Cumhuriyetin yeni yüzyılında siyasal mücadelenin yön ve akış kanallarını gösteren üç gelişmeden ilki geçen hafta TBMM’ne sunulan 6306 Sayılı Afet Riski Altındaki Alanların Dönüştürülmesi Hakkındaki Kanun’da değişiklik önerisiydi. Deprem bahanesiyle merkezi yönetime ‘riskli alan ve rezerv yapı alanı’ ilan etme yetkisi verildi. Bu gerekçeyle halk yerinden edilip, yandaşlara servet aktarımı yapılmasının yolu açılmış oldu.

İkinci olay TBMM Genel Kurulunda söz alan HEDEP Milletvekili Sırrı Sakık’a, konuşması sonrasında cevap veren MHP’li Meclis Başkan Vekili Celal Adan’ın, devamında mikrofonu kapalı zannederek küfür etmesiydi. Konunun bir özürle kapatılması beklenirken Devlet Bahçeli, MHP’nin grup toplantısında, “Adan’ın sözleri aynı ile bizim sözlerimizdir.
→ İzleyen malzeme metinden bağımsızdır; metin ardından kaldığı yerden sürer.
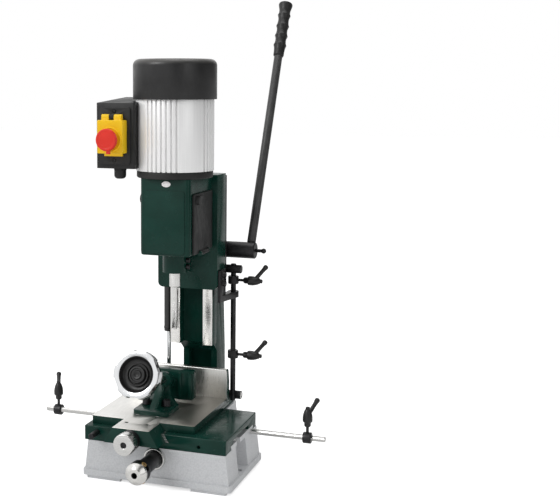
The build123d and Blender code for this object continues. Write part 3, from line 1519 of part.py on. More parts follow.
stop_arm_top = stop_arm_bottom + stop_arm_thickness
with BuildPart() as stop_arm:
    with BuildSketch(beside(slide_half_width)):
        rectangle(stop_plate_front, stop_plate_rear, slide_bottom + 2, stop_plate_top)
        rectangle(stop_plate_front, stop_plate_rear, stop_arm_bottom, slide_bottom + 3)
    extrude(amount=stop_plate_thickness)
    with BuildSketch(level(stop_arm_bottom)):
        outline((slide_half_width, stop_plate_front + 8),
                (slide_half_width + stop_plate_thickness, stop_plate_front + 8),
                (depth_rod_x + collar_radius, depth_rod_y), (depth_rod_x, depth_rod_y + collar_radius),
                (depth_rod_x - collar_radius, depth_rod_y), (slide_half_width, stop_plate_rear))
        disc(depth_rod_x, depth_rod_y, collar_radius)
    extrude(amount=stop_arm_thickness)
    with BuildSketch(level(stop_arm_bottom - 1)):
        disc(depth_rod_x, depth_rod_y, depth_rod_radius + free_gap)
    extrude(amount=stop_arm_thickness + 2, mode=Mode.SUBTRACT)
    for z in (slide_bottom + 9, stop_plate_top - 9):
        with BuildSketch(beside(slide_half_width + stop_plate_thickness)):
            disc((stop_plate_front + stop_plate_rear) / 2, z, 5)
        extrude(amount=5)
save(stop_arm, "stop_arm")

# ================================================================ gas strut
piston_z = strut_bottom + 22
strut_arm_edge = -keeper_inner - 8
with BuildPart() as strut_tube:
    with BuildSketch(level(strut_bottom)):
        disc(strut_x, strut_y, strut_radius)
    extrude(amount=strut_top - strut_bottom)
    with BuildSketch(level(strut_bottom + 8)):
        disc(strut_x, strut_y, strut_radius - strut_wall)
    extrude(amount=strut_top - strut_bottom - 14, mode=Mode.SUBTRACT)
    with BuildSketch(level(strut_bottom - 1)):
        disc(strut_x, strut_y, strut_rod_radius + running_fit)
    extrude(amount=12, mode=Mode.SUBTRACT)
    with BuildSketch(level(strut_bottom + 5)):
        disc(strut_x, strut_y, strut_radius + 0.8)
        with Locations((strut_x, strut_y)):
            Circle(strut_radius - 0.5, mode=Mode.SUBTRACT)
    extrude(amount=3)
    # arm that bolts to the back of the keeper
    with BuildSketch(level(strut_top)):
        rectangle(strut_x - 6, strut_arm_edge, slide_rear + keeper_thickness, strut_y + 6)
    extrude(amount=8)
save(strut_tube, "strut_tube")

with BuildPart() as strut_rod:
    with BuildSketch(level(anchor_bottom - 5)):
        disc(strut_x, strut_y, strut_rod_radius)
    extrude(amount=piston_z - anchor_bottom + 5)
    with BuildSketch(level(piston_z)):
        disc(strut_x, strut_y, strut_radius - strut_wall - running_fit)
    extrude(amount=8)
    with BuildSketch(level(anchor_bottom)):
        with Locations((strut_x, strut_y)):
            RegularPolygon(7, 6)
    extrude(amount=-5)
save(strut_rod, "strut_rod")
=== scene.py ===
import json
import math

import bpy
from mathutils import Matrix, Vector

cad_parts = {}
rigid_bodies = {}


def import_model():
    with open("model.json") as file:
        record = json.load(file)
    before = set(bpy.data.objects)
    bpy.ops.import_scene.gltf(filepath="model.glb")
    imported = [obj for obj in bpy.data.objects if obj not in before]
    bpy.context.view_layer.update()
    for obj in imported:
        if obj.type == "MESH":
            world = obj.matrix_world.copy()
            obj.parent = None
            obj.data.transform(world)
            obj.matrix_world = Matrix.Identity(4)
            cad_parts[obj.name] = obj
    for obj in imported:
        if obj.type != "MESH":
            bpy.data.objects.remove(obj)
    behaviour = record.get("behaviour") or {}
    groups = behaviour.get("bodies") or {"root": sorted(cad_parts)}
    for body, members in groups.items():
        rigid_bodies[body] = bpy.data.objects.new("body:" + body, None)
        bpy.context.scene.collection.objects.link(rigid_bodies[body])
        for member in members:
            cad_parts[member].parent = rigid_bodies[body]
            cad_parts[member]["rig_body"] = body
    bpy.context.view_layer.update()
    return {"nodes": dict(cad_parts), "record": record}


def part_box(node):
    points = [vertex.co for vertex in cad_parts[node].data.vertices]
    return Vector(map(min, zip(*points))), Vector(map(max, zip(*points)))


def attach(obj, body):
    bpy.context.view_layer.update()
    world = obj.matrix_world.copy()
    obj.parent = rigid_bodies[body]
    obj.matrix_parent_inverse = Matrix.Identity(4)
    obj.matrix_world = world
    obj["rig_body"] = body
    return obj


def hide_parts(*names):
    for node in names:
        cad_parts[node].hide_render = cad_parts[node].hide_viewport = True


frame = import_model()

nodes = frame["nodes"]
mm = 0.001                          # sizes are written in millimetres; the frame is in metres
same_corner = 0.00001               # metres: corners nearer than this are one
flat_within = math.radians(0.6)     # facets that turn less than this are one face
smooth_below = math.radians(35)     # a softer edge than this is shaded smooth
sharp_from = 32.0                   # degrees: an edge that turns more than this is rounded


# ---------------------------------------------------------------- bench work
def put_down():
    """Nothing is selected and nothing is in edit mode."""
    if bpy.context.object and bpy.context.object.mode != "OBJECT":
        bpy.ops.object.mode_set(mode="OBJECT")
    bpy.ops.object.select_all(action="DESELECT")


def take(piece):
    """The piece alone is selected and active."""
    put_down()
    piece.select_set(True)
    bpy.context.view_layer.objects.active = piece


def settle(piece, name):
    """The piece's place goes into its mesh, and it gets its name."""
    take(piece)
    bpy.ops.object.transform_apply(location=True, rotation=True, scale=True)
    piece.name = name
    piece.data.name = name
    return piece


def billet(name, left, right, front, rear, low, high):
    """A block between the given sides."""
    put_down()
    middle = ((left + right) / 2 * mm, (front + rear) / 2 * mm, (low + high) / 2 * mm)
    bpy.ops.mesh.primitive_cube_add(size=1, location=middle)
    piece = bpy.context.object
    piece.scale = ((right - left) * mm, (rear - front) * mm, (high - low) * mm)
    return settle(piece, name)


def stand(piece, origin, along):
    """From the world's Z axis to its own axis, with its foot at the origin given."""
    piece.rotation_mode = "QUATERNION"
    piece.rotation_quaternion = Vector((0, 0, 1)).rotation_difference(Vector(along))
    piece.location = Vector(origin) * mm
    return settle(piece, piece.name)


def turned(name, steps, origin=(0, 0, 0), along=(0, 0, 1), sides=64):
    """Turned on a lathe: a disc drawn out along its axis through (distance, radius) steps."""
    put_down()
    start, radius = steps[0]
    bpy.ops.mesh.primitive_circle_add(vertices=sides, radius=radius * mm, fill_type="NGON",
                                      location=(0, 0, start * mm))
    piece = bpy.context.object
    bpy.ops.object.mode_set(mode="EDIT")
    bpy.ops.mesh.select_all(action="SELECT")
    for distance, next_radius in steps[1:]:
        draw = (0, 0, (distance - start) * mm)
        bpy.ops.mesh.extrude_region_move(TRANSFORM_OT_translate={"value": draw})
        scale = next_radius / radius
        bpy.ops.transform.resize(value=(scale, scale, 1), center_override=(0, 0, distance * mm))
        start, radius = distance, next_radius
    bpy.ops.mesh.select_all(action="SELECT")
    bpy.ops.mesh.normals_make_consistent(inside=False)
    bpy.ops.object.mode_set(mode="OBJECT")
    settle(piece, name)
    return stand(piece, origin, along)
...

Saldırılar, istifa çağrıları ve hakaretler ayaklarımızın altındadır ve hükümsüzdür” dedi.

Üçüncü konu ise Can Atalay’ın Anayasa Mahkemesi kararına rağmen serbest bırakılmaması. İstanbul 13. Ağır Ceza Mahkemesi, Anayasa Mahkemesinin hakkında ‘hak ihlali’ kararı verdiği TİP Hatay Milletvekili Can Atalay’ı tahliye etmedi. Mahkeme birkaç gün ölü taklidi yaptıktan sonra dosyayı Yargıtay 3. Ceza Dairesine göndererek karar sürecinin keyfi bir biçimde uzatılmasını sağlamış oldu.

* * *

29 Ekim kutlama mesajlarını tamamlayan bu gelişmeler, verili toplumsal kutuplaşma ve ayrıcalıklar düzeni yanında, kıran kırana sürecek bir mücadelenin habercisi gibiydi. Türkiye burjuvazisinin bağrında yaşanan sert çatışma, devlet dediğimiz aygıtın temel dinamiklerinin dönüşümünü ve işlerin artık eskisi gibi gitmeyeceğini gösteriyor.

Aktardığımız üç örnekten gelen sinyaller, ülkede ekonomik kaynakların kontrolü ve siyasal muhalefetin bütünüyle susturulması girişimlerinin devam edeceğini, dolayısıyla gerilimin ve çatışmaların yoğunlaşacağını ortaya koyuyor. Öyle görünüyor ki süreç, mücadele ortaklıklarının belirginleşmesini de kaçınılmaz kılacak.